Spyfu is a very handy and free competitive keyword research tool. There are two ways in which you can have your keyword researched in Spyfu:
- Enter your website’s URL: It shows the top keywords that the website ranks for both via paid advertisements and organic search. Use it for a competitor’s website, too.
- Enter the Keyword: It shows the sites that rank for the keyword.
LSI Graph is a tool to create what are known as "latent semantic indexing" keywords. LSI keywords are words that are semantically/topically related to another word or phrase.
They aren't synonyms or keyword variations (which you shouldn't be using anymore, anyway). Instead, they're words you expect to use when discussing a certain topic.
The standard example for LSI keywords is for the keyword "apple". LSI keywords for "apple" would be "iTunes", "app store", "best buy" and "iPhones".
Google using LSI keywords was a way to remove ambiguity (tech company vs. fruit) and improve relevance.
WooRank provides a great SEO audit and reporting tool. It's also a really helpful keyword research tool.
If you sync your account with your Google Search Console from the Settings page, you'll find the top search queries that drive traffic to your websites.
You can use this data to find keywords that you already rank for, then improve your content and better optimize your pages with these keywords in mind.

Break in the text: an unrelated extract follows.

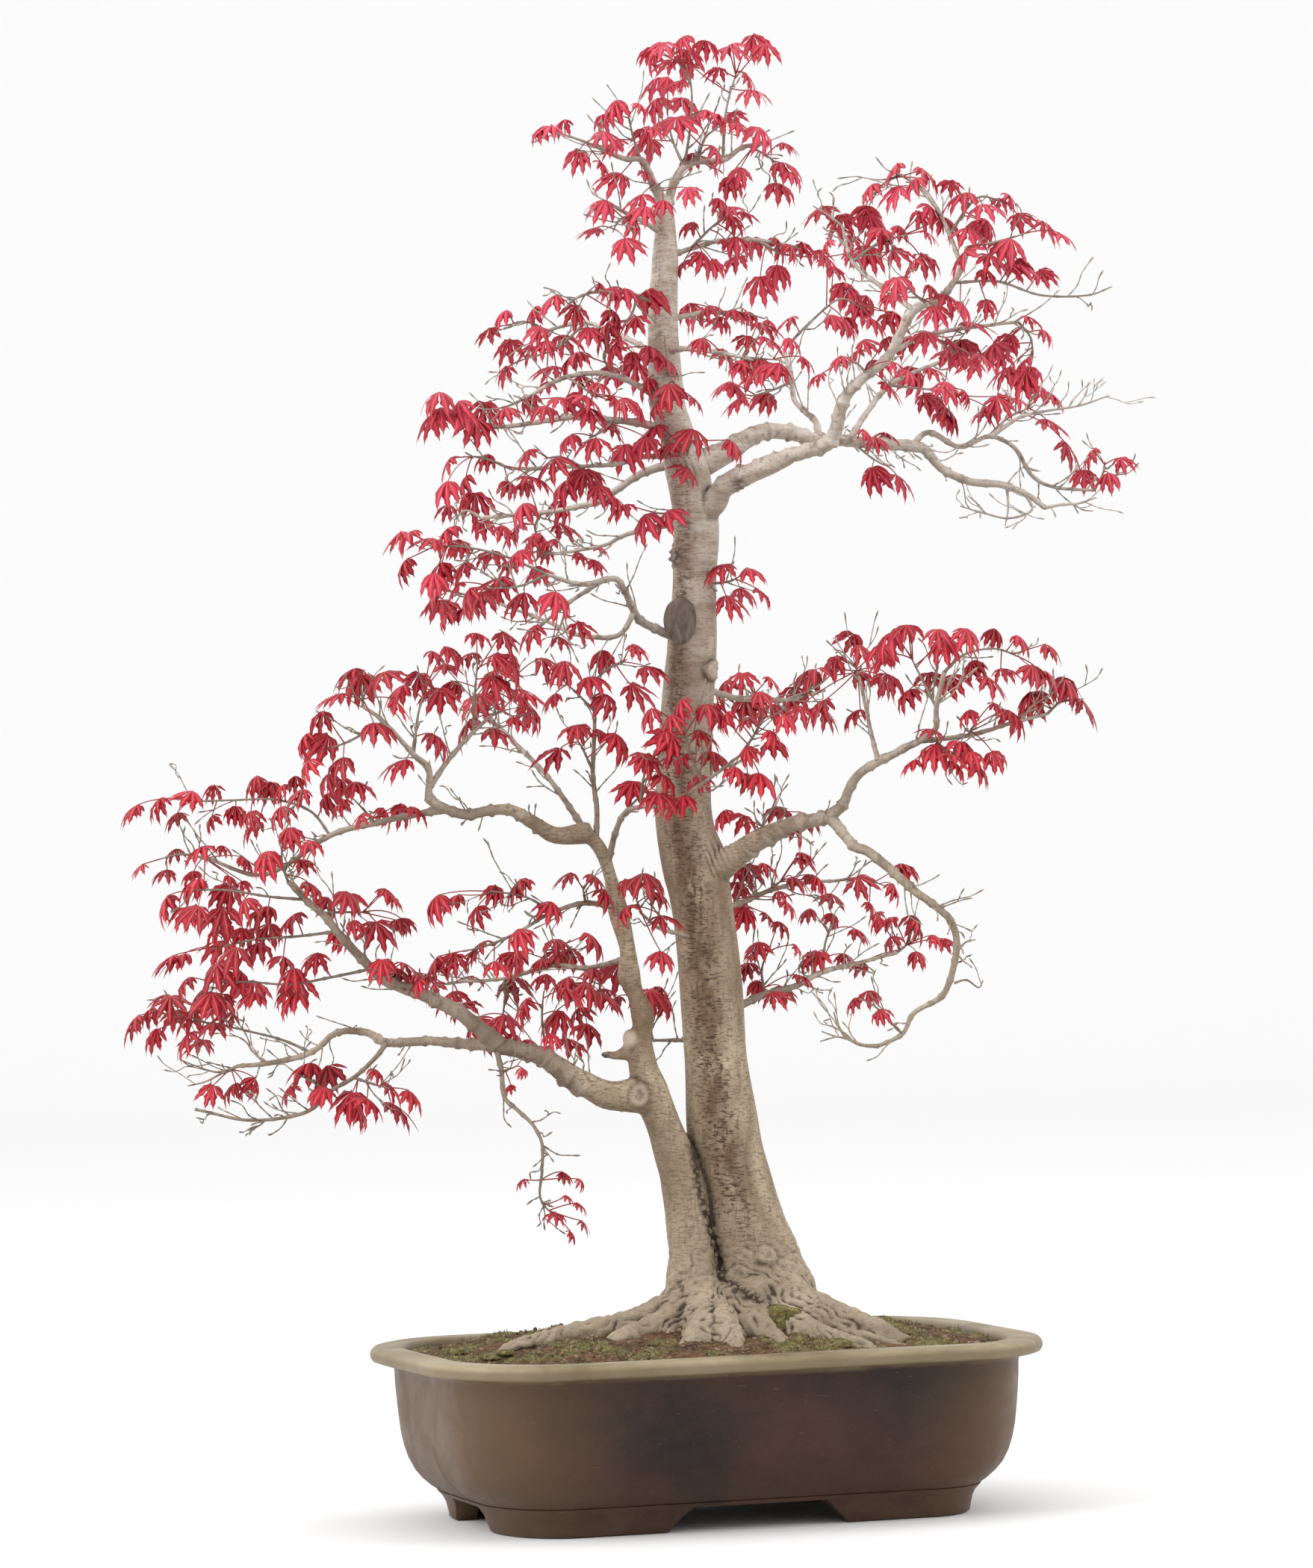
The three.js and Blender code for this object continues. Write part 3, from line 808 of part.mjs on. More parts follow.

WooRank's Keyword Tool also allows you to track your website's position in Google (based on the location your set), so you can easily track your progress.
We hope you found some of these tools useful. It's worth noting that if you don't have any content that suits a particular keyword, you can always create it. Just remember to make sure that the content answers the search query that you're trying to target. For example, somebody searching for the term 'Log Cabins Phoenix' is not going to be satisfied with a page that offers log cabins for sale in New York.